As mentioned above sausages that are fresh and not salt-cured and dried. Meat ingredients, especially from a supermarket will have binding agents that are often gluten as well (breadcrumbs or flour).

When I make sausages at home, I don’t actually use any binding agents.

Dry Cured Meats (Part of Charcuterie) = Pancetta, Prosciutto, Dry Cured Salami

What most of this website is about, is dry cured meats (here is an article about what cured meats need to be in the fridge). These are whole muscle pieces of meat that are salt cured with spices. Once these are cured they are then dried to a point where they are preserved and safe to cut wafer-thin and consumed.

Salumi Charcuterie Cured Meat
Dry cured meat done at home, olive wood board from Italy!

Dry-cured salami and artesian salami are similar in all classic ways; however, some salamis have an acidic fermentation stage.
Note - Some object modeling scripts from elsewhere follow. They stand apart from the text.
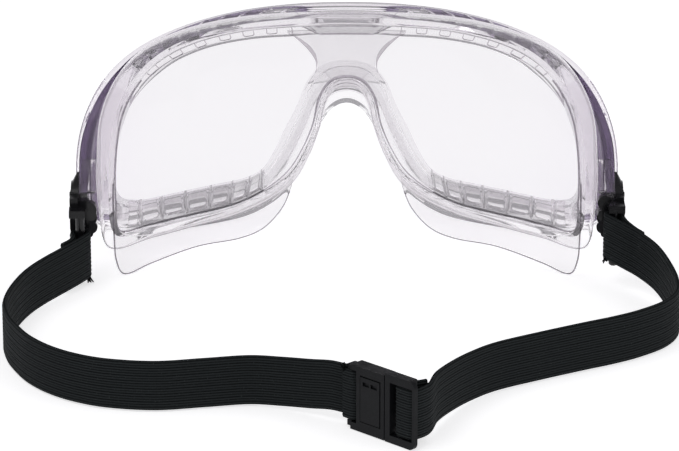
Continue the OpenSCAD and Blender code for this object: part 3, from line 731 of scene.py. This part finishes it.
def webbing(path, name, cad, body):
    """Flat strap swept along path, with its UVs in metres."""
    prof = web_profile()
    n, last = len(prof), len(path) - 1
    verts, uv = [], []
    length, before = 0.0, None
    for t in spread(0, last, last * 14):
        c = open_at(path, t)
        d = open_at(path, min(last, t + 0.05)) - open_at(path, max(0, t - 0.05))
        s = Vector((d.y, -d.x, 0)).normalized()
        if before is not None:
            length += (c - before).length
        before = c
        around = 0.0
        for k, (o, z) in enumerate(prof):
            if k:
                around += math.hypot(o - prof[k - 1][0], z - prof[k - 1][1])
            p = c + s * o
            verts.append(row_point(p.x, p.y, c.z + z))
            uv.append((length * MM, around * MM))
    end = len(verts) - n
    faces = [(r + k, r + (k + 1) % n, r + n + (k + 1) % n, r + n + k) for r in range(0, end, n) for k in range(n)]
    faces += [tuple(range(n)), tuple(end + k for k in reversed(range(n)))]
    o = new_object(name, verts, faces, MAT_WEB, body, uv=uv, sharp=70)
    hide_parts(cad)
    return o


webbing(LEFT, "webbing_left", "strap_left", "headband")
web_right = webbing(RIGHT, "webbing_right", "strap_right", None)
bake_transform(web_right)

random.seed(7)


def near(reach):
    """Random offset of up to reach along each axis."""
    return Vector([random.uniform(-reach, reach) for _ in range(3)])


def fray(x, y, z, dx, dy, dz):
    """A few loose ends of cord that stand out of the webbing's cut end, clear of the floor."""
    hairs = []
    for k in range(7):
        p = Vector((x, y, z)) + near(0.5)
        d = Vector((dx, dy, dz)) + near(0.6)
        bend = near(0.5)
        line = [p + d * g + bend * g * g for g in spread(0, 1, 5)]
        hairs.append([(row_point(q.x, q.y, max(0.6, q.z)), 0.35 - 0.15 * g / 5) for g, q in enumerate(line)])
    return hairs


top_of_buckle = from_buckle(-16.2, -1.9, 17.4)
o = threads("frayed_ends", fray(82.9, 26.4, 2.8, -0.6, 0.4, -1.6) + fray(-83, 26.4, 9, 0.8, 0.4, -1.2)
            + fray(*top_of_buckle, 0.5, -0.3, 1.8), MAT_WEB, "headband")

# ---------------------------------------------------------------- stage, light and camera
bpy.ops.mesh.primitive_plane_add(size=8, location=(0, 0, -0.0001))
floor = bpy.context.object
floor.name = "floor"
pale, _, pale_bsdf = material("floor_pale")
put(pale_bsdf, {"Base Color": (0.84, 0.84, 0.845, 1), "Roughness": 0.9, "Emission Color": (1, 1, 1, 1),
                "Emission Strength": 0.6, "Specular IOR Level": 0})
floor.data.materials.append(pale)

world = bpy.data.worlds.new("studio")
bpy.context.scene.world = world
world.use_nodes = True
put(world.node_tree.nodes["Background"], {"Color": (0.97, 0.96, 1, 1), "Strength": 0.42})
bpy.context.scene.view_settings.view_transform = "Standard"


def lamp(name, where, size, power):
    """Soft square light that looks at the goggles."""
    data = bpy.data.lights.new(name, "AREA")
    data.size = size
    data.energy = power
    o = bpy.data.objects.new(name, data)
    bpy.context.scene.collection.objects.link(o)
    o.location = where
    o.rotation_euler = (Vector((0, 0, 0.03)) - Vector(where)).to_track_quat("-Z", "Y").to_euler()


lamp("key", (0.5, 0.4, 1.2), 0.8, 3.2)
lamp("fill", (-0.9, 0.3, 0.7), 0.8, 1.6)

AIM = row_point(2.4, 12, 15.1)
ELEV = math.radians(18)
DISTANCE = 1.25  # in metres, like the lamps' places
cam_data = bpy.data.cameras.new("camera")
cam_data.lens = 205.4
cam_data.sensor_width = 36
cam = bpy.data.objects.new("camera", cam_data)
bpy.context.scene.collection.objects.link(cam)
cam.location = AIM + DISTANCE * Vector((0, math.cos(ELEV), math.sin(ELEV)))
cam.rotation_euler = (AIM - cam.location).to_track_quat("-Z", "Y").to_euler()
bpy.context.scene.camera = cam
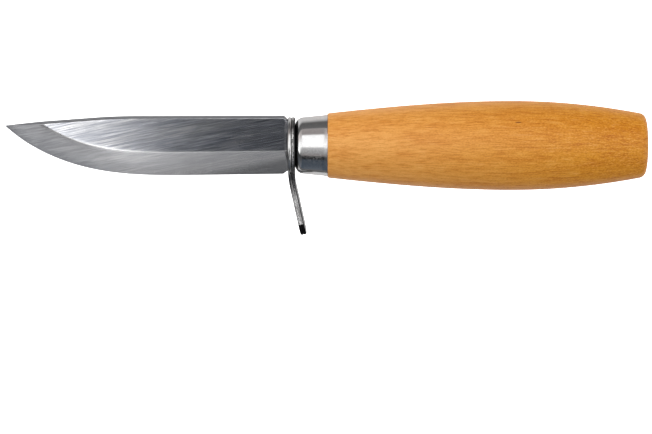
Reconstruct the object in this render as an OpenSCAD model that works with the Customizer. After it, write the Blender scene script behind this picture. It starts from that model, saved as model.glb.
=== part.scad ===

Cheeky factory fast food producers use this acid-based effect to cure the product faster and get it on the shelf longer (and it lasts longer on the shelf).

Classic dry cured salami does generally take one to four months to make.

You can make it at home with a small cut of whole muscle meat, I wrote an entire blog post on doing it in a regular kitchen fridge here.

Dry Cured Meats I Make That Do Not Have Gluten

  • Dry Cured Salami
  • Hot Smoked (also if your interested I wrote about whether cured meats are keto) Salami
  • Dry Cured and Smoked Salmon (hot or cold)
  • Hot Smoked fish pates
  • Pancetta
  • Braesola
  • Smoked Wild Turkey
  • Smoked Duck

Everything above does not contain any gluten; I know for sure!

Gluten

The Big 3: Wheat, Barley, Rye

(wheatberries, durum, emmer, semolina, spelt, farina, farro, graham, KAMUT® khorasan wheat and einkorn), rye, barley and triticale)

As Per (Celiac Foundation)

What Charcuterie is likely to Contain Gluten on a Charcuterie Board

  • Cheap Deli Meat maybe pates, some deli sliced meats.
  • Cheap Fresh Sausages
  • Wheat-based crackers & bread

Please note that this is all about opinion, and it’s really hard to generalize since the site’s audience comes from all over the world!